For the team’s sake, Michael Bidwill and Steve Keim need to help and support Kingsbury in every possible manner---they cannot and should not condone double standards for star players or players who want to run their mouths in selfish or immature ways. Too bad if some star players find themselves suddenly being held to higher standards of decorum, because this is exactly what the team needs in order to shed the ills of the past. If it means shipping players out of town, then so be it.

As for Kyler Murray, it has been a very positive sign already that he isn’t taking anything for granted, that he wants to earn his stripes and to thereby warrant the type of respect that comes through hard work and teamwork.
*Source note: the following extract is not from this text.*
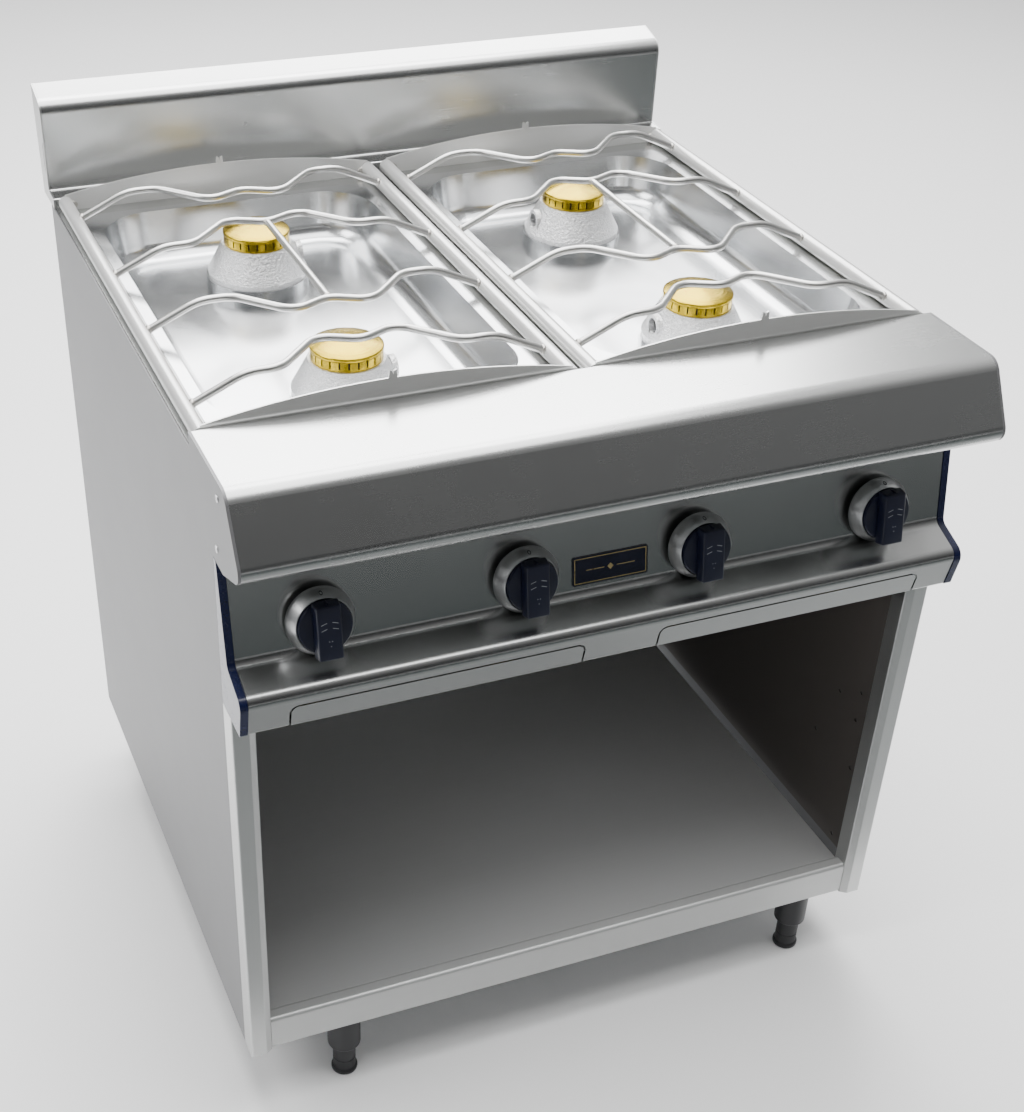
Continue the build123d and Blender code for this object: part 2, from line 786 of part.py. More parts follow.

You can tell that, like Kingsbury, Kyler is the son of a coach. He understands the patience and hard work that goes into weaving the fabric of a resilient, detail-oriented, tough-minded football team.

Look at the way Kyler downplayed his first practice to the media. He kept repeating while chuckling that hey man it’s just the first day, this is nothing really to talk about or to get too excited about. Kliff Kingsbury spoke the same way. Both were very understated in their remarks.

Now---that is a first day psychology to get excited about.